Now that Tommaso was in school, he and Emilio were learning Japanese together. "I skipped all the Altaic languages before," Emilio had told Ariana at dinner last week, "so Tommaso's already better than me at the pitch-accent. Although, hmm, I don't know, is Japanese still Altaic? They were thinking about reclassifying it as Ainu about a hundred years ago." Ariana had rolled her eyes, and Emilio had declared this was proof that a man was never too old to learn how to exasperate his daughter.
When Emilio had returned from Rakhat for the second time, his only plan was to quietly live out his days and never go anywhere by space flight ever again. He had no room in his head to learn another language and no room in his heart to love and lose one more single person.
But man plans and God laughs and so, at something resembling 49 years old, Emilio had met his 34-year-old daughter. "It's so confusing," Ariana had said. "You would've had to have been fifteen when I was born, then, right?"
Emilio had winced. "That could have been entirely possible," he'd said. "I wasn't born a priest. But that was, what, a hundred and fifteen years ago?" And so he'd gotten an apartment in Naples. During the day he wrote papers and some nights he babysat his grandson, cooking him the same macaroni and cheese he'd used to win the heart of Tommaso's Aunt Celestina.
San Juan's pitcher had a wicked slider and a long braid that whipped around her neck when she fell forward into her delivery. The Catholic Church may have managed to keep women from the priesthood, but with spontaneous metabolic mutations on the rise there was no keeping women out of professional baseball. She struck out the last batter and the top of the first inning gave way to a commercial break. When the announcers welcomed the viewing audience back to sunny Puerto Rico, Emilio snorted. It was clear on the holoscreen that San Juan was hanging under the same old patch of hazy smog.
"Where's Puerto Rico?" Tommaso asked.
"It's very far away," Emilio said. "Across the ocean. It's the place where I was born." He hissed when San Juan got a runner on base but then grounded into a double play. "When I was your age," he added, "I used to dream that someday I'd leave Puerto Rico to go play professional baseball."
"Did you?"
"I left Puerto Rico, yes. But I swung the bat like a limp noodle, so I never made it to the big leagues."
"And so you came here instead?"
Emilio shook his head. "No, not exactly, first I went to school, and then a few other places, and then I went back to Puerto Rico for a while, and -- well, it's a very long story, bambino."
"You went on a rocket ship to the moon. Mamma told me. That's why you need all your medicines."
"That's true," Emilio said. "But I went a little further than the moon."
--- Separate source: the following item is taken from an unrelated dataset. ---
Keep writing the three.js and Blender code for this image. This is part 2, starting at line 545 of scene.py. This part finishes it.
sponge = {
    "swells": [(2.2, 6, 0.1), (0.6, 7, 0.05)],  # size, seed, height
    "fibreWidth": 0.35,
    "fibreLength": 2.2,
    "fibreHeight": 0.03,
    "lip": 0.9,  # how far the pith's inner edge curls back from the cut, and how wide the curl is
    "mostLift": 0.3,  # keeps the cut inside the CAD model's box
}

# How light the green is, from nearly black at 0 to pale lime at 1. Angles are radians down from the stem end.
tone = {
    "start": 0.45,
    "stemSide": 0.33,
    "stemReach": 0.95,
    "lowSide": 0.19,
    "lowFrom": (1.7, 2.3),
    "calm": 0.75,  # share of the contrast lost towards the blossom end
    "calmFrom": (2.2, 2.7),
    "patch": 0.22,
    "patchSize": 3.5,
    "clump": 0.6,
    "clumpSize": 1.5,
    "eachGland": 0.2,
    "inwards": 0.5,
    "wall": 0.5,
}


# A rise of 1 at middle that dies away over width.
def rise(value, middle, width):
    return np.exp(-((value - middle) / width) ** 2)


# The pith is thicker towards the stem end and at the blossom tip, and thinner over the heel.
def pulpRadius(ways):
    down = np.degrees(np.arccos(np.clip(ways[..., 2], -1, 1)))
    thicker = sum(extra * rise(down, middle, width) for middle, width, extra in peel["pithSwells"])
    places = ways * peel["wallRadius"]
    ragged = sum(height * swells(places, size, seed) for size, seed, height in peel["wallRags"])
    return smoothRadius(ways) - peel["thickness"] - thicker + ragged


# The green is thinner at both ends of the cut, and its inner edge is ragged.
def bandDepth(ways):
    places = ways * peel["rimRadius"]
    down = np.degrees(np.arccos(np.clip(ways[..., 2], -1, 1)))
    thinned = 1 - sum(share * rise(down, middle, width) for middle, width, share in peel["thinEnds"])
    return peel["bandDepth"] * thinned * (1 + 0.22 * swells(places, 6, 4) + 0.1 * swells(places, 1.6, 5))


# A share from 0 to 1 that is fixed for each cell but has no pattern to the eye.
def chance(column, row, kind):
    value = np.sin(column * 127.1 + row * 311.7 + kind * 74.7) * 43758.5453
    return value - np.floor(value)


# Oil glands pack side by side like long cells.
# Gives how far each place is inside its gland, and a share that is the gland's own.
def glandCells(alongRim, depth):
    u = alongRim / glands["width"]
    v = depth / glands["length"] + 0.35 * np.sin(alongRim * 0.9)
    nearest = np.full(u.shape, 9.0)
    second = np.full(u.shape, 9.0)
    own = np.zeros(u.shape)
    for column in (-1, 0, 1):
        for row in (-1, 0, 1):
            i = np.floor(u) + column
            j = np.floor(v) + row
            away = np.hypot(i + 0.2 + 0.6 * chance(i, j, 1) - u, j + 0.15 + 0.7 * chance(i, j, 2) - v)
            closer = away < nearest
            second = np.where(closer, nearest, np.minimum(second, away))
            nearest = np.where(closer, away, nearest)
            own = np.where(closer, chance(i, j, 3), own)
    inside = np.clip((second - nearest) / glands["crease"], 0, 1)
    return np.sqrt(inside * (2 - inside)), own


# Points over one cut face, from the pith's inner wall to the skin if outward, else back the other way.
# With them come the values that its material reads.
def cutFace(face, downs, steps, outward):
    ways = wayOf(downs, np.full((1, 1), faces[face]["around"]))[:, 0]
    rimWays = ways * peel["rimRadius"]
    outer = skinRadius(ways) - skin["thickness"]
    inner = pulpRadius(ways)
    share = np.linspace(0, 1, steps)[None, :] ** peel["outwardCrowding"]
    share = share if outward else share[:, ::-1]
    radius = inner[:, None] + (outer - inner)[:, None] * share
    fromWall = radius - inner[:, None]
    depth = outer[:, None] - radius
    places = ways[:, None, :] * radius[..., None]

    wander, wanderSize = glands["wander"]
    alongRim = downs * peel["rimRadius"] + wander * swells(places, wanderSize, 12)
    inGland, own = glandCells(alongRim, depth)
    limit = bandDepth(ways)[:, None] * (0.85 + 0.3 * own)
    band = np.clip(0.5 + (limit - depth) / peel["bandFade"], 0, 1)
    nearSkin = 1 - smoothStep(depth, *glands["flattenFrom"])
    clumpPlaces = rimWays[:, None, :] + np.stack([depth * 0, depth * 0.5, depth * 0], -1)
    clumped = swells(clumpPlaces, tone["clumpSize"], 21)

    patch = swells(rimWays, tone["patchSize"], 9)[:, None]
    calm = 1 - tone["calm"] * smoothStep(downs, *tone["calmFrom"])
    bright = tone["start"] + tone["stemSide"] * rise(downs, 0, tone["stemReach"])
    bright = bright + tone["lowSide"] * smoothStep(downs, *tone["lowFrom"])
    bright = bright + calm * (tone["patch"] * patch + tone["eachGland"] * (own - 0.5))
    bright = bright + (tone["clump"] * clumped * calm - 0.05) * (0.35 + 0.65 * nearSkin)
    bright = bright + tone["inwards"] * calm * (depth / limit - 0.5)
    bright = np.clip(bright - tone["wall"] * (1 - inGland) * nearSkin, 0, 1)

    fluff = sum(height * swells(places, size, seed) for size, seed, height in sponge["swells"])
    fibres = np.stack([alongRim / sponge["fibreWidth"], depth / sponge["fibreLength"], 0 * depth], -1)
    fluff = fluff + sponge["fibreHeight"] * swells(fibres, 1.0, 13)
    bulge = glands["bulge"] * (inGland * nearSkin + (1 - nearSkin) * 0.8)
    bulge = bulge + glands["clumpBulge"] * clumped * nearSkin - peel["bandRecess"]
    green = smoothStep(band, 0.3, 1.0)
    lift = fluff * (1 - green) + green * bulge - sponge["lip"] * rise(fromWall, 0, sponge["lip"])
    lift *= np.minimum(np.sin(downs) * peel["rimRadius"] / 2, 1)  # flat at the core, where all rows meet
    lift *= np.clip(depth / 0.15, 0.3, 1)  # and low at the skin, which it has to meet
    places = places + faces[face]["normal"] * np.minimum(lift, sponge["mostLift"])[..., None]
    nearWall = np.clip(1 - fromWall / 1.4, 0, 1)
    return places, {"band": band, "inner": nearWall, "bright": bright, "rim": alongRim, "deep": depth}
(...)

The next batter hit a pop-up to shallow center field. The outfielder had been playing too deep, nearly up against the wall. He sprinted out to meet the ball, diving forward just in time to watch the ball land right in front of his face. Emilio laughed while the ball skittered past the player as he collapsed into a complete belly flop, but Tommaso frowned.
"I don't like that!" Tomasso said, thumping his hands against the couch cushions with the kind of outrage at uncontrollable embarrassment that only children can feel. "Why did he do that if it the ball was going to fall anyway?"
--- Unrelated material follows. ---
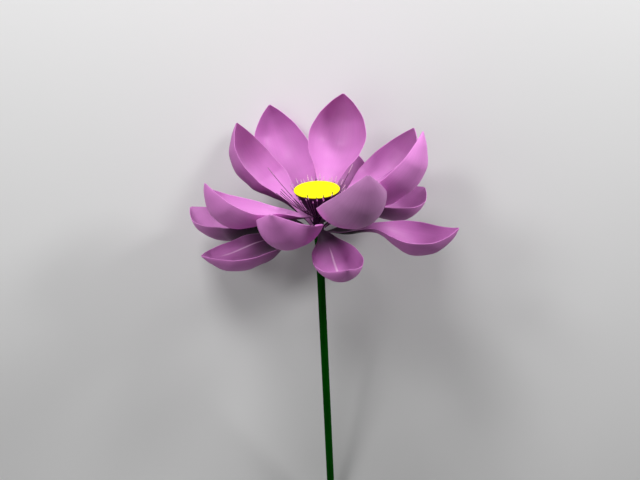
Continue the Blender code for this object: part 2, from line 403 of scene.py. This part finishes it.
def add_seed_head():
    """Turned body with ribs on its side and a fine grain of low bumps on its top.

    Its places: how far up the side or out on the top, share of a turn, and side or top.
    """
    angles = round_angles(HEAD_SIDES)
    outline = fine_outline()
    angle, radius = np.meshgrid(angles, outline[:, 0])
    height = np.repeat(outline[:, 1:], HEAD_SIDES, axis=1)
    ribbed = np.clip((height - RIBS_START) / RIBS_SWELL, 0, 1)
    ribbed *= np.clip((LIP_BOTTOM - height) / RIBS_FADE, 0, 1)
    cone = turned(radius * (1 + HEAD_RIB_DEPTH * ribbed * np.cos(HEAD_RIBS * angle)), angle, height)
    on_top = (height > LIP_TOP) * 1.0
    cone_places = np.stack([height / HEAD_TOP, angle / (2 * np.pi), on_top], -1)

    part, across = np.meshgrid(rings_inside(TOP_RINGS), angles, indexing="ij")
    top = turned(part * HEAD_OUTLINE[-1][0], across, np.full_like(part, HEAD_TOP - TOP_SINK))
    relief = TOP_RELIEF * np.sin(1.9 * top[..., 0] + 0.6) * np.sin(1.7 * top[..., 1] - 0.3)
    top[..., 2] += relief * (1 - part)
    top_places = np.stack([part, across / (2 * np.pi), np.ones_like(part)], -1)

    points = np.concatenate([cone, top]).reshape(-1, 3)
    places = np.concatenate([cone_places, top_places]).reshape(-1, 3)
    faces = tube_faces(len(cone) + len(top), HEAD_SIDES)
    add_piece("seed_head", points, faces, seed_head_finish(), places, "receptacle")


def seed_head_finish():
    """Yellow top, with painted shade on the side in near-black plum and under the lip in olive."""
    finish, shader = new_finish("seed_head_yellow_and_shaded_plum", IOR=1.45, Specular_IOR_Level=0.1)
    _, share, _, top = surface_place(shader)
    body = body_place(shader)
    cells = grain(body, HEAD_CELLS, detail=2.0)
    cloud = grain(body, HEAD_CLOUD)
    yellow = (cells * 0.5 + cloud * 0.5).rise(0.35, 0.7).mix(HEAD_YELLOW, HEAD_YELLOW_DEEP)
    streaks = grain(stretched(body, HEAD_STREAKS), 1.0)
    # Painted shade: near-black plum over the whole side.
    plum = (streaks * 0.6 + cloud * 0.4).rise(0.35, 0.65).mix(HEAD_PLUM_SHADE_DARK, HEAD_PLUM_SHADE)
    # Painted shade: the band under the lip turns dark olive.
    side = share.rise(*LIP_SHADE_BLEND).mix(plum, HEAD_LIP_SHADE)
    feed(
        shader,
        Base_Color=top.rise(0.2, 0.8).mix(side, yellow),
        Roughness=0.5 + 0.2 * cells,
        Normal=bumped(cells + 0.6 * streaks, 0.2, 0.0002),
    )
    return finish


add_seed_head()


# ---------------------------------------------------------------- stamens
# A ring of threads that grow from the foot of the cone and lean out past its rim. Each
# is a thin, dark plum filament that thickens into a long mauve anther with a pale tip.
# Painted shade darkens the anthers at the left and turns the tips in front nearly black.

STAMEN_COUNT = 40
STAMEN_RADIUS = 0.25
# Thickness along a thread: its foot, thin filament, anther and club-shaped tip.
STAMEN_SHARES = (0.0, 0.04, 0.3, 0.80, 0.85, 0.92, 0.945, 0.965, 0.985, 0.995, 1.0)
STAMEN_SWELLS = (1.35, 1.15, 1.0, 0.85, 1.5, 1.5, 1.1, 1.2, 1.1, 0.8, 0.35)
STAMEN_FEET = ((5.9, 4.8), (7.1, 5.9))
STAMEN_REACH = 22.3
STAMEN_HEIGHT = 28.5
LONG_STAMENS = {2: 1.4, 18: 1.42}
LEAN_HEADING = math.radians(182.0)
LEAN_WIDTH = math.radians(28.0)
LEAN_OUT = 8.0
LEAN_DROP = 2.5
OUTWARD_CURVE = 0.9
UPWARD_CURVE = 1.1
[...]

"He didn't know the ball was going to fall," Emilio said, patting Tomasso's hand, his overly-long fingers covering Tomasso's small ones. "But it's okay. He knows that God knows we can all be made a little ridiculous sometimes."
They turned their attention back to the game. The next hitter got ahold of one and drove the ball straight out of the park. The holoscreen camera followed it in a long arc that looked like it might go on forever, through the sky and above the clouds, until it reached the stars.